On May 26, in the presence of family, friends, priests, deacons and seminarians, Chan was ordained as a transitional deacon at his home parish, St. Boniface Church.
Bishop Anthony B. Taylor shared part of Chan’s self-evaluation in a homily based on John 12:20-33, the parable of the grain of wheat. “I thank God for my deafness and visual impairment,” Chan wrote, “for these have taught me to listen and see with my heart. I have accepted that he (God) fractured me so that I cannot run away from his call… God permitted my memory to be impaired to teach me that it is he alone who can replenish the void in me to gain wisdom. He allowed my alimentary tract to be obstructed so that my appetite would be solely for his word and he continues to inflict me with pain to remind me of his own suffering as a personal invitation to sanctity.”
Speaking to Chan, Bishop Taylor said, “It’s because you offer up your life freely and fully to the Lord that no one will ever be able to take your life away from you… because you’ve already given your life.”
The Mass was celebrated with music from the combined choirs of St. Boniface, Christ the King, and St. Michael parishes and the Tulsa Filipino Choir. Priests from five dioceses — Oklahoma City, Memphis, Lexington, Tulsa and Little Rock — concelebrated Mass with Bishop Taylor. Chan’s siblings and cousins came from Florida and California to rejoice in his ordination. Sister Bernardone Rock, FSE, Chan’s music professor at St. Meinrad, encouraged him to cantor when he returned to his seminary studies.

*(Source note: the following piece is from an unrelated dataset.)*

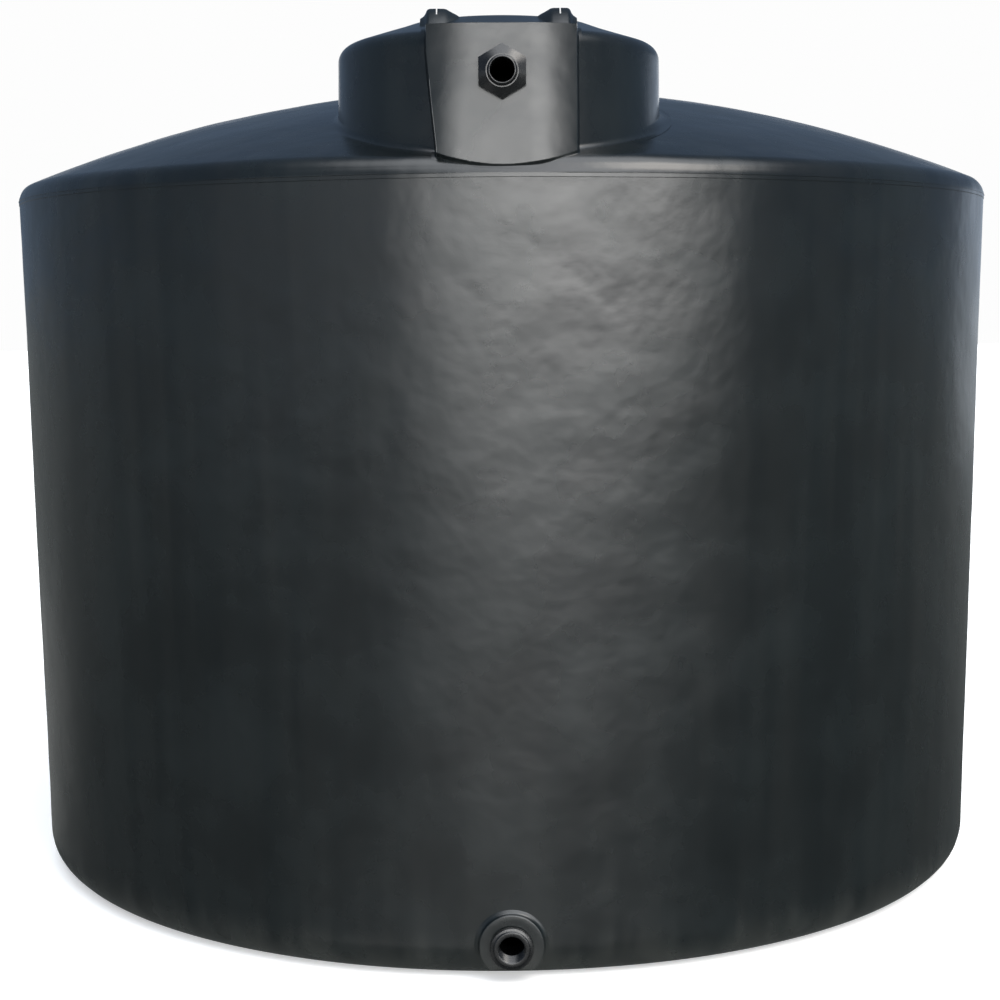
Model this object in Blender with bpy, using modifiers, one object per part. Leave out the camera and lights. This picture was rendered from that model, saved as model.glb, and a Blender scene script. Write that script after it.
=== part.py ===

“Joseph is such an inspiration,” she said. “He is a center of serenity.”
During the rite of ordination, Chan recited the diaconal promises, prostrated himself before the altar and was ordained through the laying of hands. Father Jack Vu of Jonesboro, who had encouraged Chan in his vocation, invested him with the stole and dalmatic symbolic of his role. Bishop Taylor presented him with the Book of the Gospels, urging him to “teach what you believe and practice what you teach.” All of the deacons present shared the sign of peace with Chan, welcoming him to the diaconate.
At the reception following Mass, Chan was greeted and congratulated by numerous friends who had prayed for him and supported him during his long convalescence. He will serve at St. Bernard of Clairvaux Church in Bella Vista this summer and return to St. Meinrad Seminary in the fall to complete his studies.
In May 2016, one year later than he had originally planned, Chan is scheduled to be ordained a priest of the Diocese of Little Rock. Reflecting on his diaconal ordination, Chan said everyone is called to be witnesses for Christ.
“There is power in unity,” he said. “This power is bestowed on all of us by God, the source of all power, as long as we abide with his will. Through his gift of genuine power, comes with it — the authority, for all of us, to be witnesses of God’s love and mercy, regardless of our vocations: to a single life, married life, consecrated life or the priesthood, toward a life of holiness.”